▶ Task directions:
Find each line with the string "that" and copy it.

****

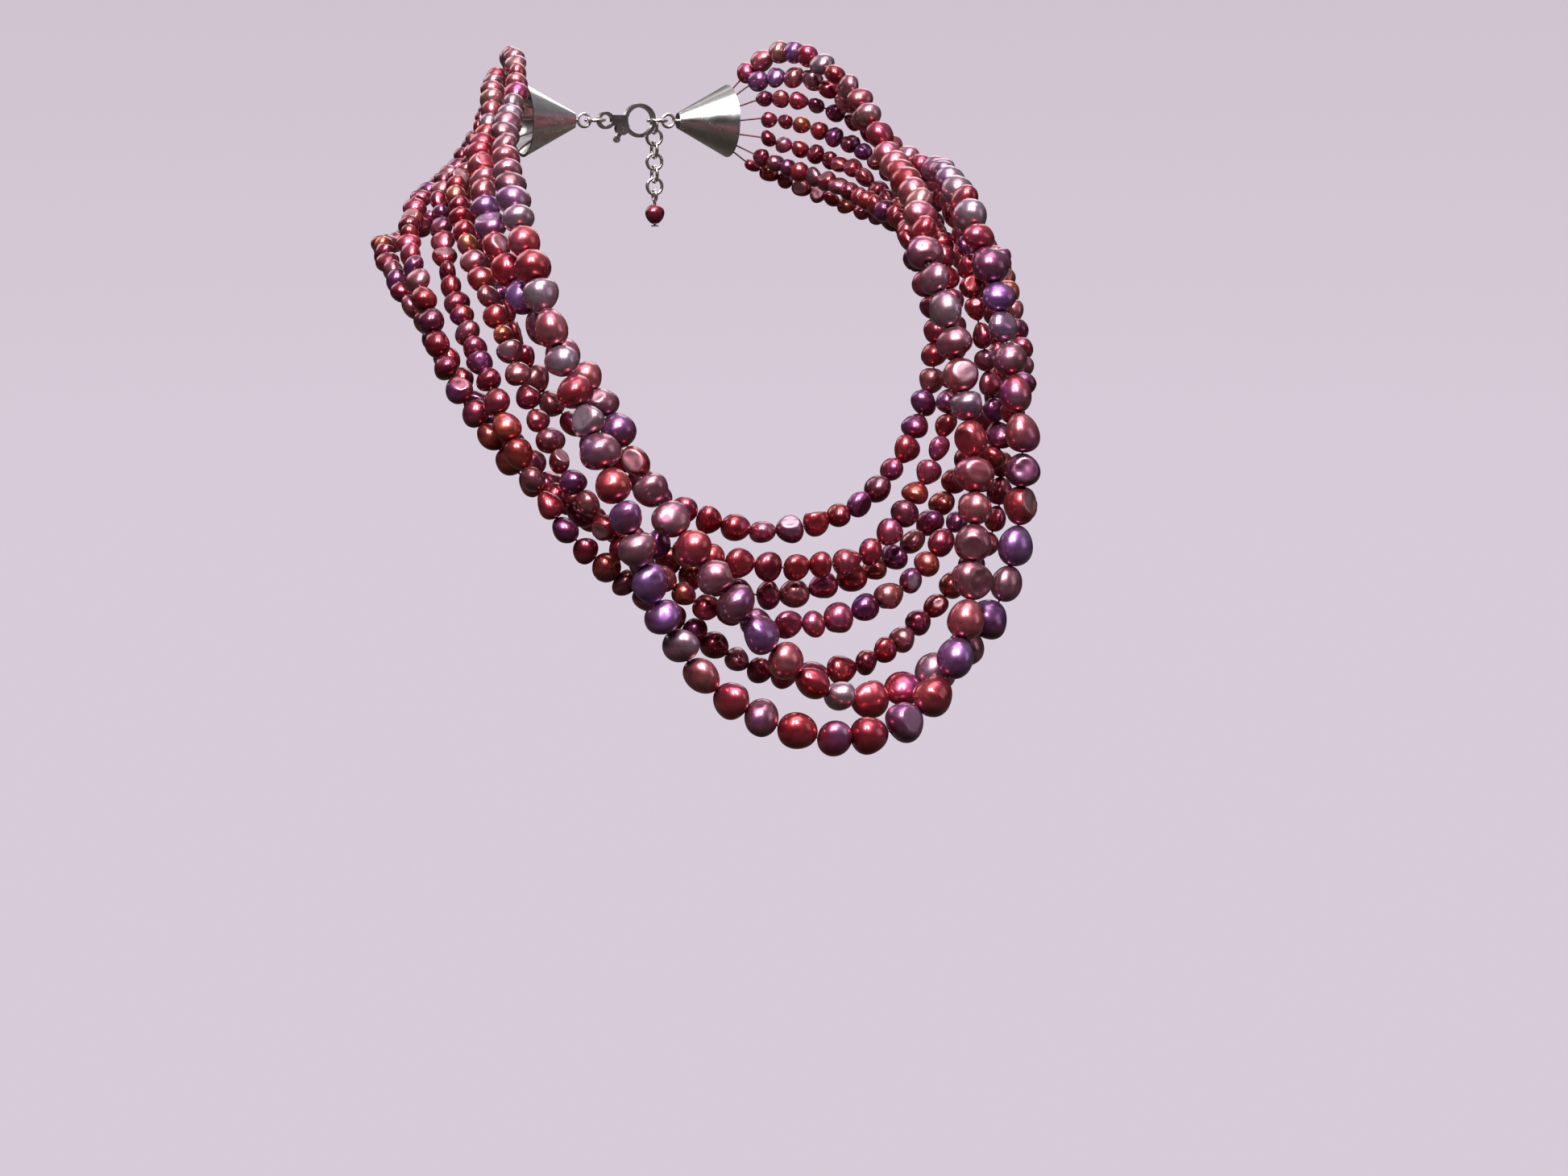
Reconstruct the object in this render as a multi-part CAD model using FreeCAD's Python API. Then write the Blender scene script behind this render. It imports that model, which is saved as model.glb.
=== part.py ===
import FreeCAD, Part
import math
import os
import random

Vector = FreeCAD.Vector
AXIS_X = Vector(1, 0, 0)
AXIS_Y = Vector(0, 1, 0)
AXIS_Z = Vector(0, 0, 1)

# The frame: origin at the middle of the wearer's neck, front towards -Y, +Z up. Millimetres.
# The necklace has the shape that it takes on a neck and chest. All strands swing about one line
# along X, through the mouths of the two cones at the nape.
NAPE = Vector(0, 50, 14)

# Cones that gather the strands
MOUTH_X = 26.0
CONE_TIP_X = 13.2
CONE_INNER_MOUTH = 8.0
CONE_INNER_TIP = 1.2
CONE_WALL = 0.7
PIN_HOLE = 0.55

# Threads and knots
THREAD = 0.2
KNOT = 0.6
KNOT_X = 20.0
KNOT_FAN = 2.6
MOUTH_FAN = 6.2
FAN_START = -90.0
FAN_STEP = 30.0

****

▶ Finished answer:
Reconstruct the object in this render as a multi-part CAD model using FreeCAD's Python API. Then write the Blender scene script behind this render. It imports that model, which is saved as model.glb.
# The necklace has the shape that it takes on a neck and chest. All strands swing about one line
# Cones that gather the strands